P.S. I don’t know if this can be done at this point or not, but Congress could also specify particular areas in which appropriated money cannot be spent — e.g., no funds shall be used to argue that “microaggressions” or bathrooms-for-actual-boys-only-and-bathrooms-for-actual-girls-only or whatever violate federal civil-rights laws.
Yesterday’s Giants, Today’s Dwarves: A couple of thoughts regarding campus demands to rename buildings, statues, and the like commemorating individuals whose views on minorities and women have not stood well the test of time. First, since none of us is without sin, requiring sinlessness for commemoration means no one will be commemorated — yet even those of us who are terrible sinners in one area might be visionaries in another. So a Woodrow Wilson Civil Rights Center might be a bad idea, but not a Woodrow Wilson Center for Loopy Progressivism. Second, the Left seems happy to name things after people who are actually convicted criminals, so long as the person is their convicted criminal: Consider the recent proposals to honor former D.C. mayor Marion Barry. One suspects, alas, that denigrating the Nation’s (and the West’s) founders – and thus the Nation (and the West) itself – is part of the long-term game here.
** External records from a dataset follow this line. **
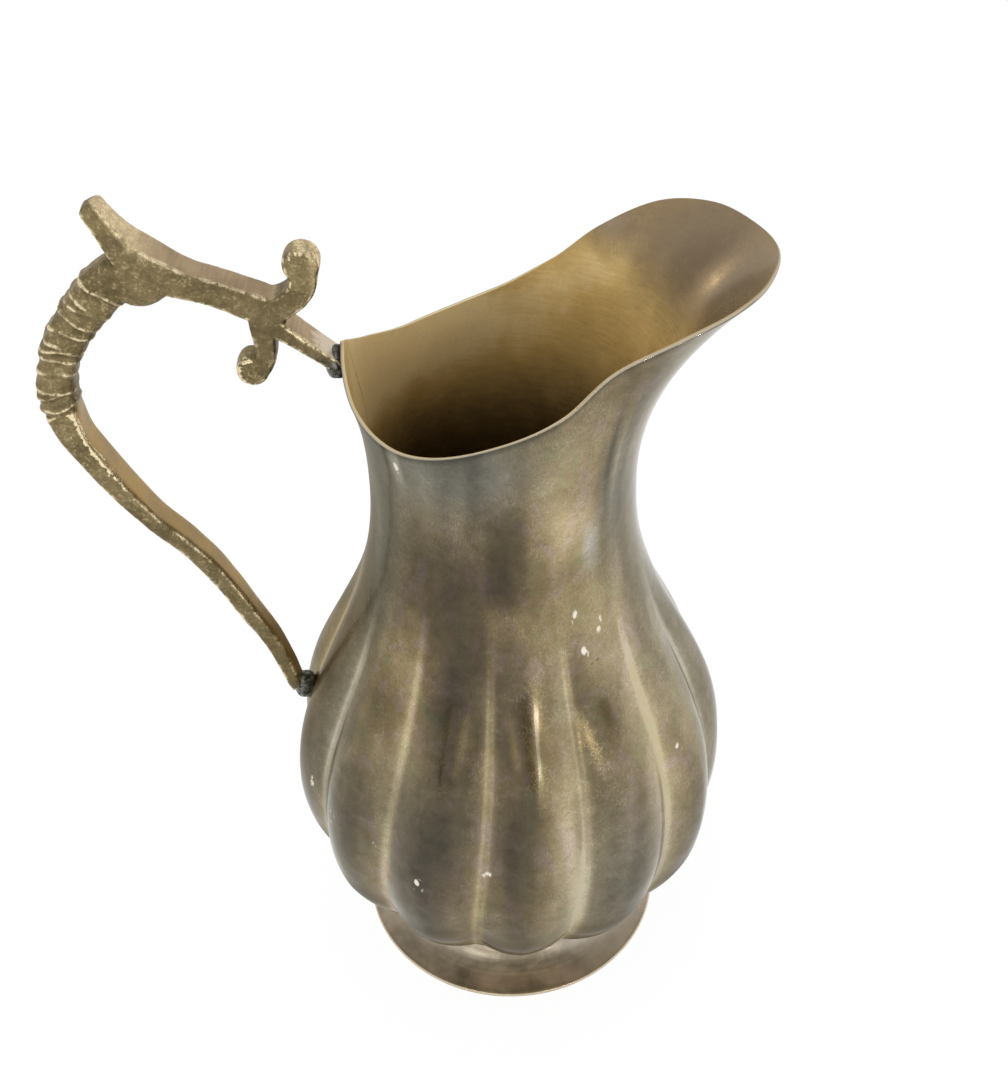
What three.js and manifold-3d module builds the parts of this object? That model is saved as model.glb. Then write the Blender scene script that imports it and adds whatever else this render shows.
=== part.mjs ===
// A brass jug: a raised sheet body with chased lobes and a helmet spout, a spun foot ring,
// and a cast handle with ribs, horn and scrolls that is soldered to the rim and to the belly.
// Millimetres, +Z up, spout towards +X, handle towards -X. The box of the jug is centred over the origin
// and the foot stands on Z = 0.
import * as THREE from "three";
import { mergeVertices } from "three/addons/utils/BufferGeometryUtils.js";
import Module from "manifold-3d";

// Body of revolution
const sheet = 1.0;
const baseRadius = 29;
const bellyRadius = 61.0;
const bellyRise = 56;
const waistRadius = 33.3;
const waistRise = 157;
const underBellyPull = 24;
const overBellyPull = 44;
const underWaistPull = 49;
// Where the flat bottom turns up into the belly, measured from the base radius and the bottom
const heelOut = 5.5;
const heelUp = 2.5;
const heelPull = 25;
const heelLean = 49;
const heelFlat = 3.4;
const bottomDish = 15;

// Lobes chased into the belly, one crease behind the lower end of the handle
const lobeCount = 13;
const creaseAzimuth = 178;
const creaseDepth = 3.5;
const lobeStartRise = 1;
const lobeFullRise = 8;
const lobeFadeRise = 78;
const lobeEndRise = 134;
// Degrees by which the creases turn over the rise in which they do so
const creaseTwist = 6;
const twistRise = 100;

// Rim of the mouth: degrees from the spout, distance from the axis, rise above the waist
const rimStations = [
  [0, 62.7, 60.6],
  [13, 60.4, 60.2],
  [25, 56.4, 59.8],
  [38, 49.4, 57.1],
  [52, 40.4, 50.1],
  [68, 36.8, 40.2],
  [92, 33.6, 32.2],
  [130, 35.7, 26.2],
  [154, 37.3, 29.6],
  [180, 37.3, 38.9],
];
const flarePower = 2.3;

// Foot ring
const footRadius = 44.6;
const footHeight = 8;
const footSheet = 1.3;
const footLip = 0.9;
const footLipRound = 0.35;
const footTread = 1.7;
const footNeckOut = 2.2;
const footNeckDrop = 4.4;
const flareFlat = 7.5;
const hollowFlat = 5;
const hollowDrop = 5.2;
const footSeamWidth = 1.2;
const seamRound = 0.6;
const seamUnder = 0.45;

// Handle casting. Places are [out, up] from the back of the rim, out being away from the neck,
// followed by the depth in the handle's plane and the width across it.
const grip = [
  [36.5, 18.6, 7, 8.8],
  [42.4, 18.2, 13.0, 9.0],
  [46.5, 18.8, 12.8, 9.2],
  [50.2, 17.5, 11.2, 9.2],
  [55.0, 12.6, 11.0, 9.2],
  [59.6, 7.4, 10.4, 9.2],
  [63.5, 1.4, 9.6, 9.2],
  [66.3, -4.9, 9.2, 9.2],
  [67.7, -11.8, 9.6, 9.2],
  [67.4, -18.9, 8.6, 9.0],
];
const hornAndBranch = [
  [51.5, 37.4, 4.6, 6.0],
  [49.1, 32.8, 5.0, 6.6],
  [46.5, 28.2, 6.2, 7.8],
  [43.4, 24.0, 8.2, 8.8],
  [38.5, 20.3, 8.4, 8.4],
  [32.6, 17.4, 7.1, 7.8],
  [28.0, 15.9, 6.8, 7.4],
  [22.8, 13.6, 7.2, 7.2],
  [18.6, 11.6, 7.7, 7.2],
  [15.0, 10.4, 7.2, 7.2],
  [11.5, 11.5, 6.0, 7.2],
  [8.3, 13.9, 6.0, 7.0],
  [6.6, 17.2, 6.3, 7.0],
  [6.5, 20.0, 6.4, 7.0],
  [6.7, 21.6, 6.4, 7.0],
];
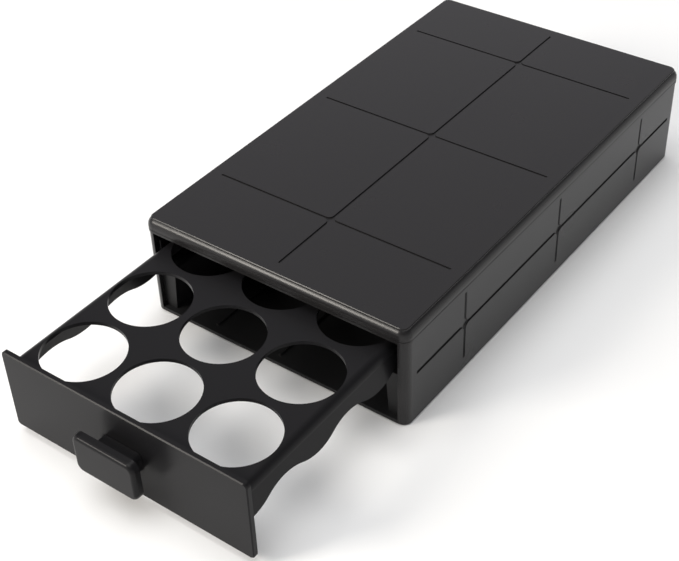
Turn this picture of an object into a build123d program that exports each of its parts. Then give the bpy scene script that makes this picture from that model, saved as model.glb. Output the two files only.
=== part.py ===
# Coffee pod drawer: a low cabinet with one sliding drawer whose deck has eighteen round pockets.
# Millimetres. +Z is up, +Y runs from the drawer's mouth to the rear wall, and the origin is the centre
# of the cabinet's flat underside. The drawer stands part open, as it is left for loading.
from build123d import *
import os

os.makedirs("parts", exist_ok=True)

# ---------------------------------------------------------------- driving dimensions
# what a pocket is made for, which sets the drawer's width, length and depth
pod_rim = 51.0  # across a standard single-serve rim
pod_height = 44.0
pod_columns = 3
pod_rows = 6
pod_gap = 0.5  # between the rims of neighbours
rim_rest = 2.2  # how far a rim rests on the deck
pod_floor_gap = 2.5  # under what hangs in a pocket
header_gap = 6.7  # deck to the lower edge of the top cover's rim

# clearances
fit_gap = 0.2  # between pieces that are fitted together and stay put
slide_gap = 0.35  # between the drawer and what it slides on or under
same_spot = 0.01  # nearer than this, an edge counts as being at a place
rear_clear = 1.1  # tray's rear end to the rear wall, shut

# drawer
front_thickness = 3.0
first_margin = 5.4  # drawer front's face to the first pockets
rear_trim = 0.35  # tray ends just short of the wave's lowest point
drawer_open = 118.8  # how far the drawer stands out from shut
shut_recess = 0.5  # drawer front behind the cabinet's mouth when shut
tray_wall = 2.2
deck_side = 1.75  # outermost rims to the shoulders
shoulder_radius = 5.0
skirt_spread = 2.5  # skirts lean outwards by this at their foot
skirt_short = 12.1  # deck to the skirt's lower edge at a row of pockets
skirt_deep = 17.7  # deck to the skirt's lower edge between rows
skirt_trim = 1.5  # the skirt is drawn this much deeper, then cut to the wave
flange_thickness = 1.8  # tray's front and rear walls
flange_depth = 34.3
rail_length = 41.6  # guide rails at the tray's rear end
rail_height = 9.85
rail_root = 0.7  # the rails reach this far inside the skirts
rail_side_gap = 0.4

# cabinet body
mouth_gap = 2.5  # skirt's foot to the front posts
post_width = 6.0
post_depth = 3.2
rim_overhang = 0.4  # top cover's rim stands proud of the walls
body_wall = 2.4
tongue_height = 3.2

# top cover
rim_height = 9.0
cover_thickness = 2.6
cover_wall = 2.8
rim_wall = 1.7
edge_round = 5.5
corner_extra = 0.5  # plan corners are rounder than the top edge by this
pad_inset = 2.2  # step between the rounded edge and the flat top
pad_edge = 0.4
bead_height = 1.5  # bead along the rim's lower edge
bead_line = 0.5
bead_depth = 0.4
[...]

It has also struck me that the following analogy might be apt. Suppose that an ante bellum Southerner criticized Yankees for having bad manners. He might well have been right. But, in hindsight, we would all agree that, bad manners or not, the Yankees were right about slavery, and to focus on bad manners at a time when that abhorrent institution was alive and well showed, to put it charitably, a lack of perspective. In 2016, for the Left to be focused on renaming buildings and removing statues — when 71 percent of African Americans are being born out of wedlock, and that is the real obstacle to black progress — shows a similar lack of perspective.